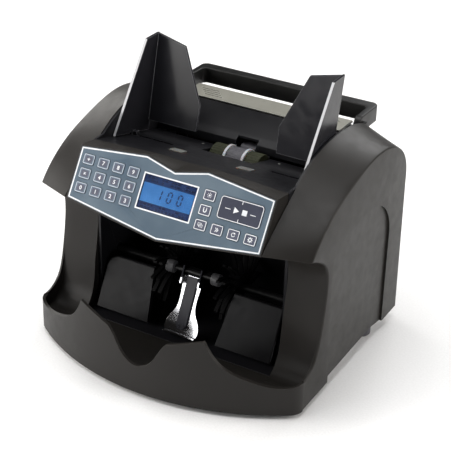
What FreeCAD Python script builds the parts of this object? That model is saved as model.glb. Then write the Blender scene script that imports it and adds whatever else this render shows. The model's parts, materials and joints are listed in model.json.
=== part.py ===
"""Banknote counting machine, as an assembly of separate pieces.

The model is drawn from a datum on the floor under the body, X to the machine's own
left-to-right as its user sees it, Y to the rear, Z up, in millimetres.  save() then moves
every piece by the same small step in Y, so that the origin is the middle of the footprint.
"""
import FreeCAD, Part
import math
import os

os.makedirs("parts", exist_ok=True)

V = FreeCAD.Vector

# ---------------------------------------------------------------- driving sizes
HALF_WIDTH = 144.0        # outer side faces
SHOULDER_X = 104.0        # inner edge of each arched shoulder
LIP_FRONT_Y = -137.0      # front of the bulging lip
HANDLE_REAR_Y = 143.0     # rear of the carrying handle
CENTRE_Y = (LIP_FRONT_Y + HANDLE_REAR_Y) / 2
BODY_REAR_Y = 122.0
SKIN = 2.6                # moulded wall
SIDE_SKIN = 4.6           # side wall, thick enough to hold the relief

# front lip
LIP_RADIUS = 236.0
LIP_WALL = 3.0
LIP_BOTTOM_Z = 4.0
CORNER_RADIUS = 14.0
LIP_CENTRE_Y = LIP_FRONT_Y + LIP_RADIUS
CORNER_X = HALF_WIDTH - CORNER_RADIUS
SEAM_Y = LIP_CENTRE_Y - math.sqrt((LIP_RADIUS - CORNER_RADIUS) ** 2 - CORNER_X ** 2)
FLOOR_Z = 22.0            # top of the tray and bay floor
FLOOR_SEAM_Y = -72.0      # seam between tray floor and bay floor

# control panel, as a tilted plane: v runs up the slope and w out of it
PANEL_FOOT = V(0, -95.8, 159.7)
PANEL_SLOPE = 58.45
OVERLAY_THICKNESS = 0.8
RIM = 1.3
KEY_PROUD = 0.5
KEY_DEPTH = 4.2
KEY_CORNER_SHARE = 0.15   # corner radius over the key's height
KEY_GAP = 0.35

# hopper
HOPPER_FRONT = (-49.6, 200.0)
HOPPER_FALL = 0.27        # drop of the floor per millimetre towards the rear
HOPPER_REAR_Y = 56.5
HOPPER_HALF = 101.6
WALL_X = (101.6, 103.7)

# shafts, as (y, z)
FEED = (43.0, 165.5)
DRUM = (22.0, 128.0)
STACK = (-14.0, 68.0)
EXIT = (-36.0, 81.5)
RETARD = (67.5, 168.0)
MOTOR = (85.0, 60.0)
SHAFT_R = 4.0
RUNNING = 0.05            # radial running clearance
FRAME_X = (106.0, 108.0)

# pulleys
MOTOR_PULLEY_R = 8.0
DRUM_PULLEY_R = 16.0
STACK_PULLEY_R = 20.0
DRUM_SMALL_R = 12.0
FEED_PULLEY_R = 10.0
MAIN_BELT_X = (-117.0, -111.0)
FEED_BELT_X = (-125.0, -119.0)
BELT_THICKNESS = 1.6
BELT_GAP = 0.15

# guides, racks and pinion
GUIDE_TRAVEL = 38.0
GUIDE_X = (98.4, 100.9)
PINION_Y = 10.0
PINION_TEETH = 16
MODULE = 1.0
PINION_R = MODULE * PINION_TEETH / 2
RACK_Z = (163.0, 168.0)
RACK_TOOTH = ((-1.0, 0), (-0.4, 1.6), (0.4, 1.6), (1.0, 0))
PINION_TIP = PINION_R + 0.6
PINION_TOOTH = ((-1.2, 5), (1.2, 5), (1.05, 6.9), (0.3, PINION_TIP), (-0.3, PINION_TIP), (-1.05, 6.9))

# stacker plates, as a tilted plane
STACK_PLATE_TOP = V(0, -36, 74)
STACK_PLATE_SLOPE = 63.4
STACK_PLATE_LENGTH = 53.7
WHEEL_X = (29.5, 40.0)
EXIT_SHAFT_R = 2.5
FIN_WIDTH = 4.0
FIN_COUNT = 14


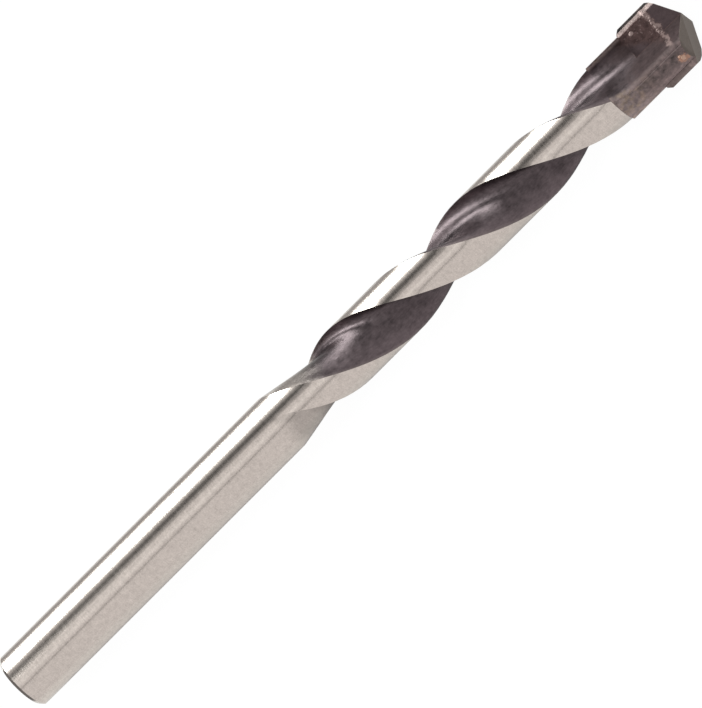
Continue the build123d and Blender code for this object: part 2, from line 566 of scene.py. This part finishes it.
def finish_plate(plate):
    """Dark carbide with a brown film up to the braze's tide line, and ground flanks."""
    material, graph = new_material("bit_carbide")
    place, x, y, z = graph.millimetres()
    grain = graph.uneven(place, *PLATE_GRAIN)
    mottle = graph.uneven(place, *PLATE_MOTTLE)
    film, clean, crust = flux_masks(graph, place, x, y, z, plate)
    edge = graph.rise(abs(y) + 0.3 * mottle, *PLATE_EDGE)
    # Painted shade: the plate's outer side faces below the bevel, darkened in the edge colour
    # further down
    under = graph.rise(to_side(graph, y, z), *PLATE_SIDE_SHADE)
    soot = graph.rise(x - plate_bottom + mottle, *SOOT)
    spots = graph.rise(graph.noise(place, *SPOT_NOISE), *SPOTS) * film

    face_tint = graph.layers(
        graph.shade(plate.carbide, 1 + grain + 0.6 * mottle),
        (film * (1 - edge), graph.shade(plate.scale, 1 + grain + 1.6 * mottle)),
        (spots * SPOT_COVER, plate.crust),
    )
    tint = graph.layers(
        graph.shade(face_tint, 1 - 0.35 * soot),
        # The ground edges' colour, with painted shade on the outer side faces
        (edge, graph.shade(plate.edge, 1 + grain + mottle - 0.8 * under)),
        (crust * PLATE_CRUST_COVER, plate.crust),
        (flank_mask(graph, x, y, z), graph.shade(plate.flank, 1 + grain)),
    )
    roughness = plate.plate_roughness - 0.08 * clean + grain
    height = grain * 6 + mottle * 4 * (1 - clean) + crust * 6
    graph.metal(tint, roughness, graph.bump(height, GRAIN_DEPTH))
    dress("carbide_tip", material)


def finish_braze(plate):
    """Braze metal under a burnt film, bare in places."""
    material, graph = new_material("bit_braze")
    place, x, y, z = graph.millimetres()
    mottle = graph.uneven(place, *BRAZE_MOTTLE)
    tint = graph.layers(
        graph.shade(plate.scale, 1 + mottle),
        (graph.rise(mottle, *BARE) * BARE_COVER, plate.crust),
        (flank_mask(graph, x, y, z), plate.flank),
    )
    roughness = plate.braze_roughness + 0.2 * mottle
    graph.metal(tint, roughness, graph.bump(mottle, BRAZE_GRAIN_DEPTH))
    dress("braze", material)


def finish_beads(plate):
    """Bare braze metal on the head, and burnt crumbs of it on the plate."""
    material, graph = new_material("braze_beads")
    place, _, y, _ = graph.millimetres()
    mottle = graph.uneven(place, *BEAD_MOTTLE)
    tint = graph.layers(plate.braze, (graph.rise(y, *BEADS_BURNT), plate.crust))
    tint = graph.shade(tint, 0.9 + mottle)
    roughness = plate.bead_roughness + 0.2 * mottle
    graph.metal(tint, roughness, graph.bump(mottle, BEAD_GRAIN_DEPTH))
    return material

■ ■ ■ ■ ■

Look back at the entries above and repeat, unchanged, every line from the line holding "Continue the build123d" through the line holding "spots = graph.rise(graph.noise(place, *SPOT_NOISE), *SPOTS)".

Task result>
Continue the build123d and Blender code for this object: part 2, from line 566 of scene.py. This part finishes it.
def finish_plate(plate):
    """Dark carbide with a brown film up to the braze's tide line, and ground flanks."""
    material, graph = new_material("bit_carbide")
    place, x, y, z = graph.millimetres()
    grain = graph.uneven(place, *PLATE_GRAIN)
    mottle = graph.uneven(place, *PLATE_MOTTLE)
    film, clean, crust = flux_masks(graph, place, x, y, z, plate)
    edge = graph.rise(abs(y) + 0.3 * mottle, *PLATE_EDGE)
    # Painted shade: the plate's outer side faces below the bevel, darkened in the edge colour
    # further down
    under = graph.rise(to_side(graph, y, z), *PLATE_SIDE_SHADE)
    soot = graph.rise(x - plate_bottom + mottle, *SOOT)
    spots = graph.rise(graph.noise(place, *SPOT_NOISE), *SPOTS) * film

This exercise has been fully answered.